Estos dos mecanismo son ignorados, por ejemplo, por el grupo de la LSE al que me refería antes, que en cambio sí que considera efectos dinámicos favorables a la permanencia en la Unión (básicamente, que los costes de comercio dentro de la Unión Europea seguirán reduciéndose en las próximas décadas, algo que a mi me cuesta mucho ver dada la evidencia de los últimos 10 años).
Más de un lector me podrá decir que estas ganancias dinámicas que asumo serán improbables con los nuevos líderes en el Reino Unido, proclives al intervencionismo y al proteccionismo. Quizás. Pero entonces el causante no es Brexit, el causante serán esos políticos y, aunque los últimos hayan llegado al poder como consecuencia del referendum, como economista tengo que hablar del mecanismo económico, pues el mismo nos aclara que aún existen grados de contingencia notables.
Termino pues este breve intermezzo resumiendo las principales conclusiones:
1) En un modelo estándar de comercio internacional, el coste estático de Brexit considerando el comercio de bienes y servicios es el 1.37% de la renta británica. A Paul Krugman, con una elasticidad baja, le sale 1.7%, a un grupo de la LSE entre 1.28% y 2.61%.
2) 1.37% (con intervalo entre 1.28% y 2.61%) no es un número pequeño pero no es ni muchísimo menos el apocalipsis retratado en los medios de comunicación.
3) Los efectos dinámicos me hacen sospechar que bien pudiera ser que, en 10 años, el Reino Unido esté mejor en términos de comercio internacional.
El lector podrá estar totalmente en desacuerdo con 3). Esta conclusión está basada en mi creencia que los mercados son muy rápidos en encontrar sustitutos a los bienes que se encarecen y que la eurozona tiene un futuro poco halagüeño. Pero, aún así, quedémonos con 1.37%. La próxima vez que lea la prensa recuerde que una pérdida del 1.37% de renta quizás no sea el día del juicio final.
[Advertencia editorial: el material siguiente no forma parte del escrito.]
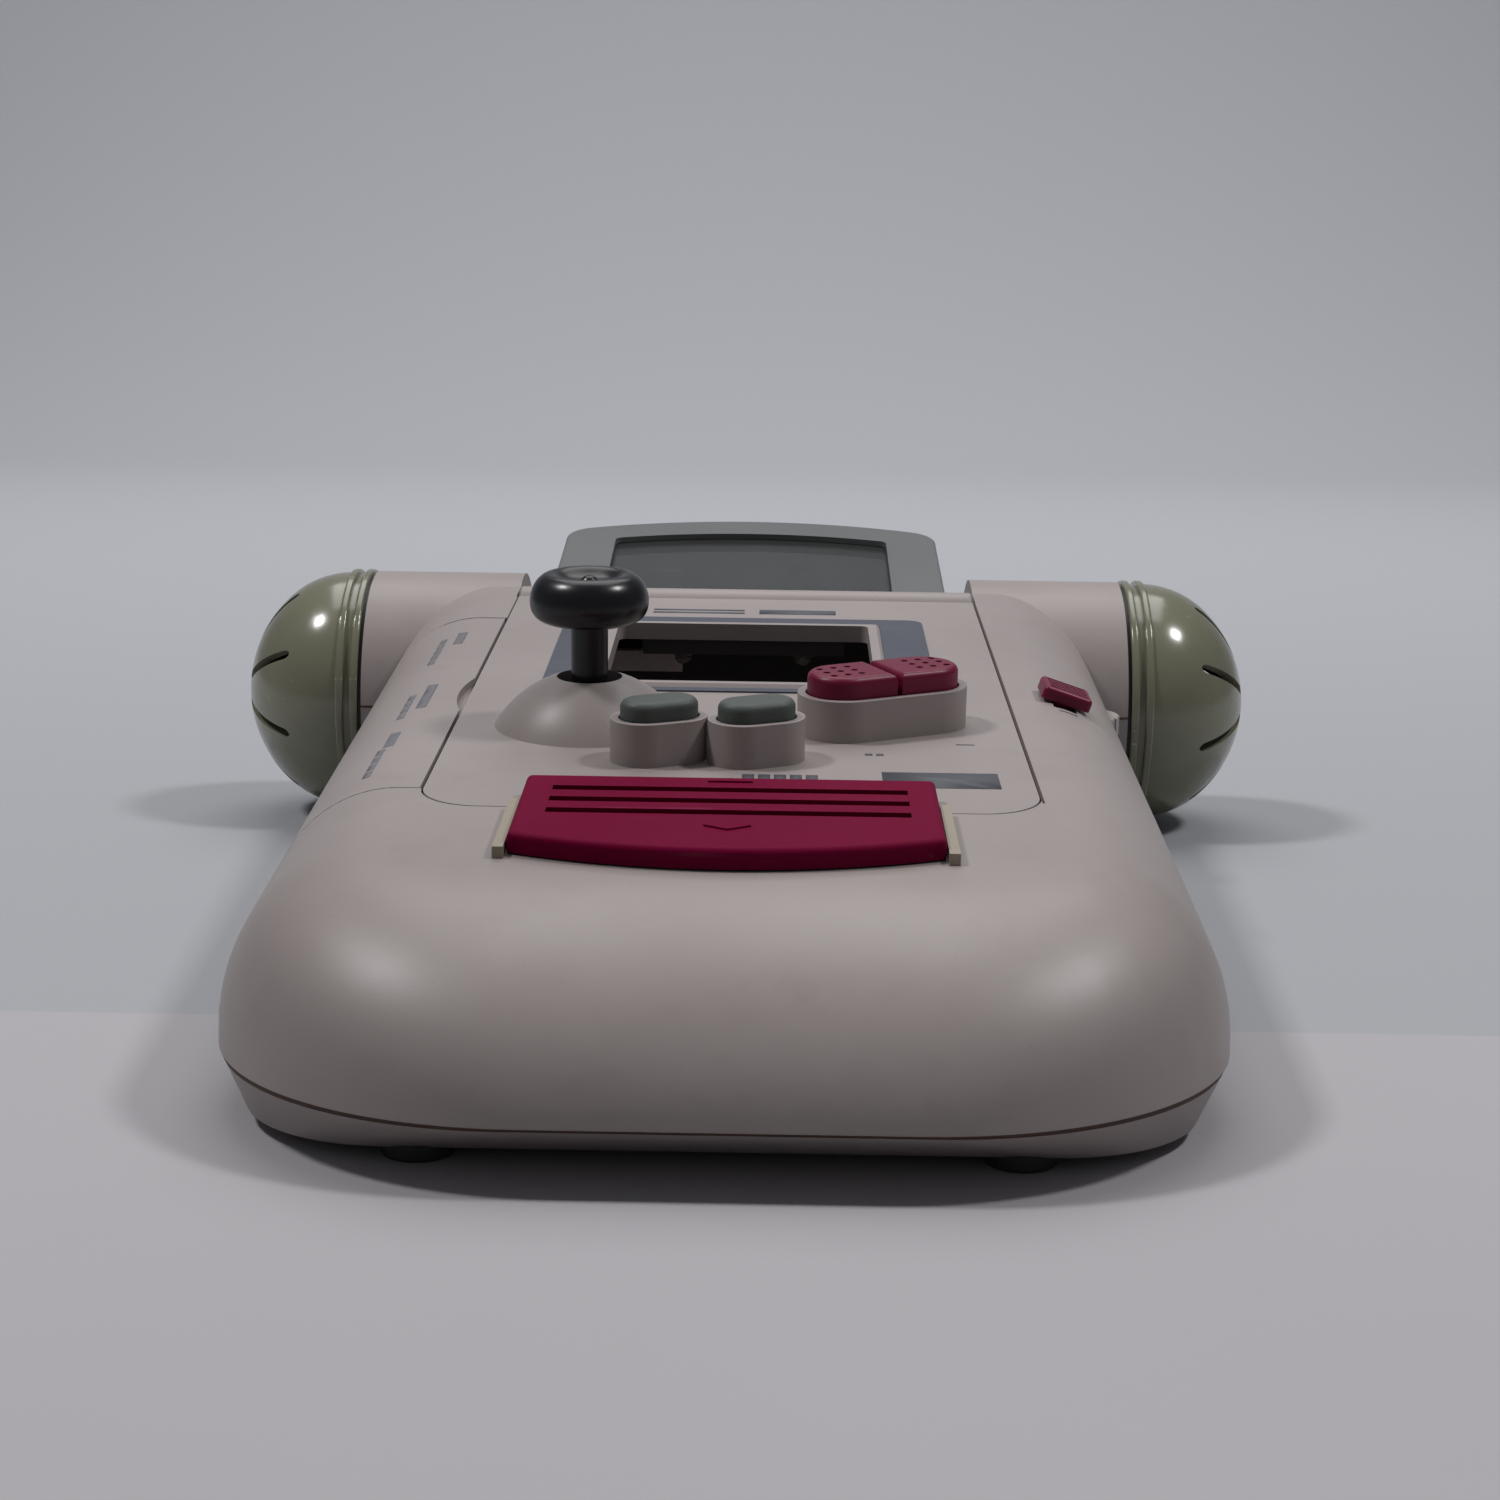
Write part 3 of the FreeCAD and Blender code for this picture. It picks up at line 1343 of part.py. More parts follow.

1. Señalo que estos economistas son muy favorables a “remain” no porque crea que estén sesgados en su investigación. En este blog me he cansado una y otra vez de fustigar la tan castiza manía de descalificar los argumentos basándose de donde vienen y no en su contenido. Es simplemente para resaltar que no estoy siendo selectivo y escogiendo a gente que estaba a favor de Brexit y por tanto quizás dados a “minimizar” los costes de la misma. Paul Krugman igualmente ha declarado estar en contra de Brexit aunque su visión es que los costes de tal decisión están siendo exagerados. Justo en este caso estamos de acuerdo (Amicus Plato, sed magis amica veritas). Aunque yo creo que los costes son incluso más pequeños que los que señala Krugman, él en todo caso está mucho más preocupado por las consecuencias políticas. Aquí un resumen de su visión global y esta entrada sobre los aspectos macroeconómicos.